We do some phone appointments which are generally popular with patients as it saves them coming in. Yes, some people get sent to A&E (very few, I maybe send 1-2 people a week from phone and face-to-face appointments) as there are some things that need checking out/testing for/treating that we can't do. You probably just don't get this (as many patients don't) or understand the underlying thing we are concerned about.
I am thinking of leaving primary care (and medicine) this coming year. Some of the frustrating and completely demoralising things are:
1) Being shouted at and threatened by patients for not doing what they want, eg. demanding antibiotics for viral illnesses, being angry when not given an appointment because they've had cold symptoms for 24 hours, or not having an immediate fix for their long term problem.
2) Currently we have a 20% 'did not attend' rate for appointments. It's crept up from 5-10% as standard the last 6 months. And people wonder why there are no appointments left.
3) People coming in demanding specialist referrals and then sometimes not even attending them when they get the appointment through. This is especially bad for dermatology/physio/MSK issues. They often then come back in asking for a re-referral a few months down the line.
4) People being given advice for what to do, then at their follow-up appointment admitting they've done none of what they were advised to do and being annoyed they haven't got better.
5) We have had loads of social programs; community walking groups, weight loss, exercise classes, education stuff. Pretty much zero engagement or involvement from people.
6) Patients repeatedly using services inappropriately. I sometimes see someone early in the week, send them home with a diagnosis and treatment/advice, then they come back in again later in the week, and in the intervening time they've gone to A&E. Often for a cold or sore knee or similar. I understand people do this for complex reasons, but there needs to be some responsibility on people for understanding and caring for their own health as well.
7) We have a constant issue where patients are trying to 'medicalize' their issues and wanting tablets to fix a problem that actually needs them to change some aspect/s of their lifestyle. It's the complete opposite of what people I talk to outside the NHS often complain about. We really do look holistically at things that need that (not everything does tbh), but ime patients are often very resistant to that and want easy answers. A friend has started saying that patients want 'Amazon Prime' levels of delivery to fix long term often complicated issues.

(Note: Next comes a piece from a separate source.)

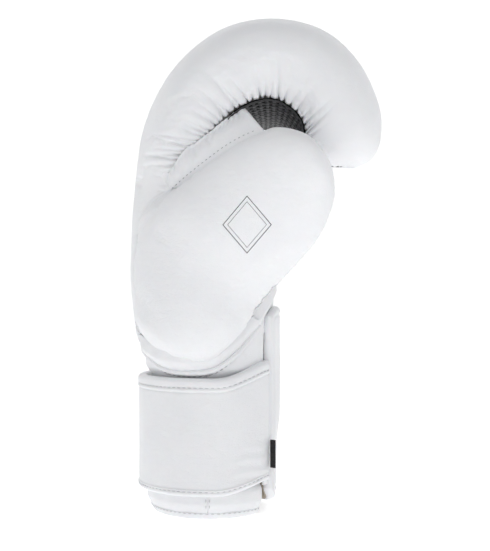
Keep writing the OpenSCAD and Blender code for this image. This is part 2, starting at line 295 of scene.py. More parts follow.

Yes, the system if fucked, I agree and it's not being taken seriously (and probably can't be under the current structural set-up). There's loads that could be done to fix it, even within the realms of tinkering about rather than having a wholesale re-structuring of society, which is what needs to happen to fix the health problems we have as much are related to work (or lack of it), poverty (including things like weight/obseity), patriarchy, poor housing, lack of health education and mental health & functional illness issues that we're not going to fix by looking at the NHS/health system in isolation from the rest of society.
But moaning that GPs just 'sit about' and give phone appointments and sending people to A&E unnecessarily is so fucking clueless it's a fucking joke. The NHS seems to be the only workplace where it's OK for people on the left to blame the workers for the state of things.